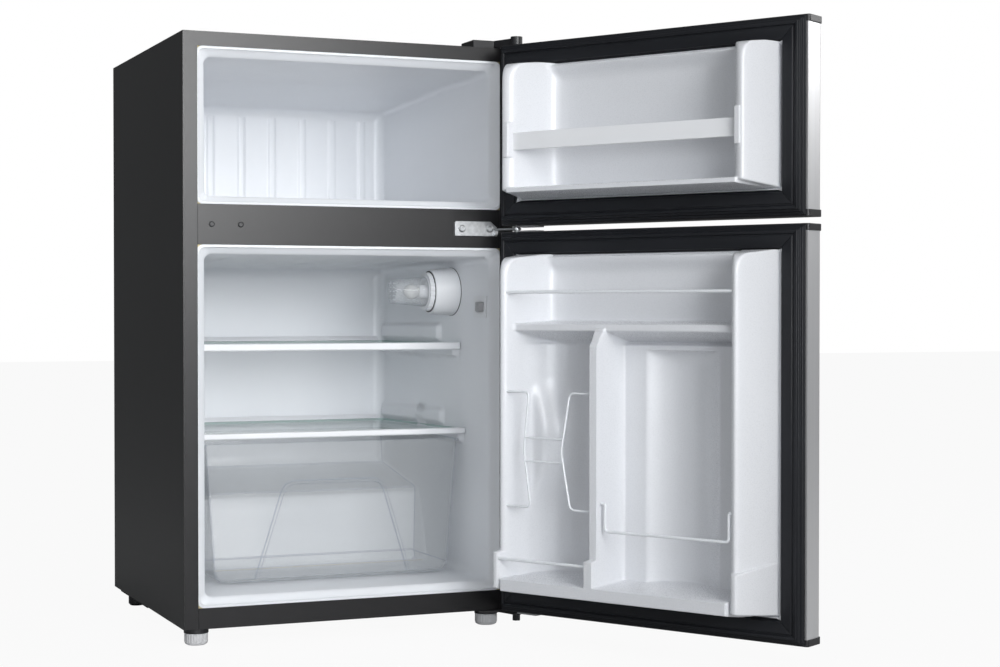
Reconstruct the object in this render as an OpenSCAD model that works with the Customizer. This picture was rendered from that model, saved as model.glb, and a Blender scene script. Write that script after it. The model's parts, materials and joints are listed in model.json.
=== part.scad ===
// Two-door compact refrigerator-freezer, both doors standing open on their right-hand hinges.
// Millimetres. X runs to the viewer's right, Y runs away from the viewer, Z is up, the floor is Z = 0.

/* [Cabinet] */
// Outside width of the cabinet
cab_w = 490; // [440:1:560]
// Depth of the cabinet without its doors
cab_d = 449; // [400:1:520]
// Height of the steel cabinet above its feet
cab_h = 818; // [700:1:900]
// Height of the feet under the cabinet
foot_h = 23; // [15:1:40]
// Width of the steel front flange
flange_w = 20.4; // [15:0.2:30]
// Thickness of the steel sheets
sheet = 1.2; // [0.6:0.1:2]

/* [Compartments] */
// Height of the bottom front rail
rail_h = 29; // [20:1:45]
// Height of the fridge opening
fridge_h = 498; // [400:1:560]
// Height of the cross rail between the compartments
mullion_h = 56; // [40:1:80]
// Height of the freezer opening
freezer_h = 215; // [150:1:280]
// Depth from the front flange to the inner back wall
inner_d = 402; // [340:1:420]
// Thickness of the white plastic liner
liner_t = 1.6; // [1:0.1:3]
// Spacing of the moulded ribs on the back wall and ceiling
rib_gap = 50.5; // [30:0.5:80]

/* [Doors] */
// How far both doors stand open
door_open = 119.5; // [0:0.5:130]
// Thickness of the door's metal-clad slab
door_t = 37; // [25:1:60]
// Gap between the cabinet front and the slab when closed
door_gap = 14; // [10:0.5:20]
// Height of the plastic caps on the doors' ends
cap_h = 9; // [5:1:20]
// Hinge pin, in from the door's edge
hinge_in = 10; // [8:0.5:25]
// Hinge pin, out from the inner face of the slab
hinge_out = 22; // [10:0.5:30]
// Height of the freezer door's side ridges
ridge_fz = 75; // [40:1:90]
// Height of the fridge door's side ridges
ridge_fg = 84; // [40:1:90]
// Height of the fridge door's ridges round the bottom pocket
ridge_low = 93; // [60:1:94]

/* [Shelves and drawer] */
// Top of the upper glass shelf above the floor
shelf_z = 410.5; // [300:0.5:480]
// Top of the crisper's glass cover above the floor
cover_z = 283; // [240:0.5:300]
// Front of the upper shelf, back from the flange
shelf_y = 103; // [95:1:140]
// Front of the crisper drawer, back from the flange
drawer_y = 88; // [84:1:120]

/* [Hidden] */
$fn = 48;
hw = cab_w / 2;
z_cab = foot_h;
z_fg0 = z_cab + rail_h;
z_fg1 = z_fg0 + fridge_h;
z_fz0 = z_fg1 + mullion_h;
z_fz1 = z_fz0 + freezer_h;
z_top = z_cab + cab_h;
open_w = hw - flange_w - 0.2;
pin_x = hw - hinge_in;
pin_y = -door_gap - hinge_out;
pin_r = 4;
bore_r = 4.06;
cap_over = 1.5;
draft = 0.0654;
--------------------
> _Given exercise_
Your output must be the lines of the material above, from the first through the line that contains "floor is Z = 0.", copied exactly. Include both endpoints and nothing else.

> _Task solution_
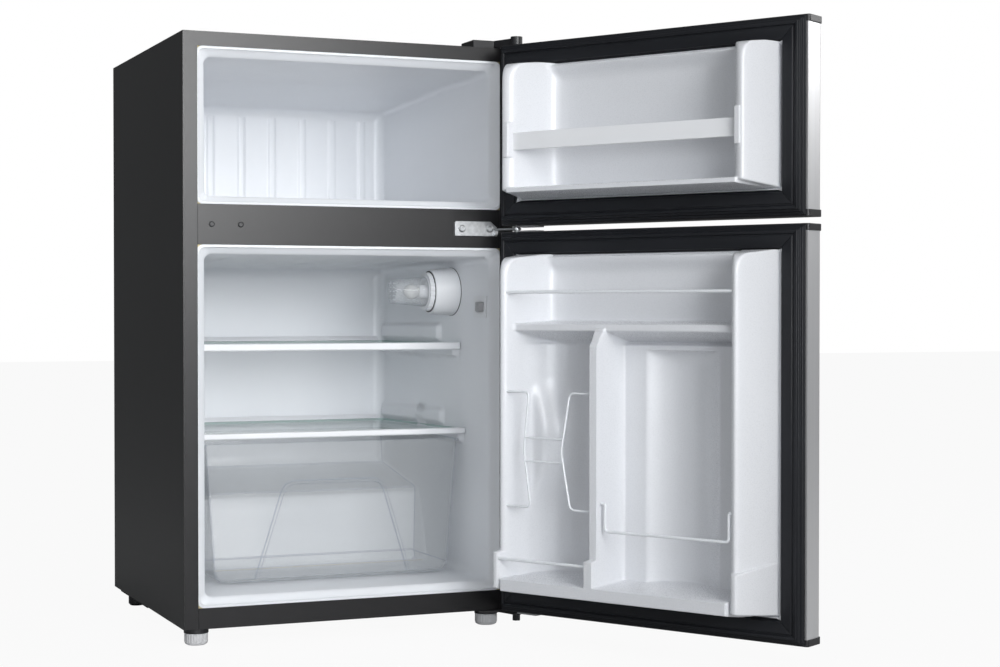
Reconstruct the object in this render as an OpenSCAD model that works with the Customizer. This picture was rendered from that model, saved as model.glb, and a Blender scene script. Write that script after it. The model's parts, materials and joints are listed in model.json.
=== part.scad ===
// Two-door compact refrigerator-freezer, both doors standing open on their right-hand hinges.
// Millimetres. X runs to the viewer's right, Y runs away from the viewer, Z is up, the floor is Z = 0.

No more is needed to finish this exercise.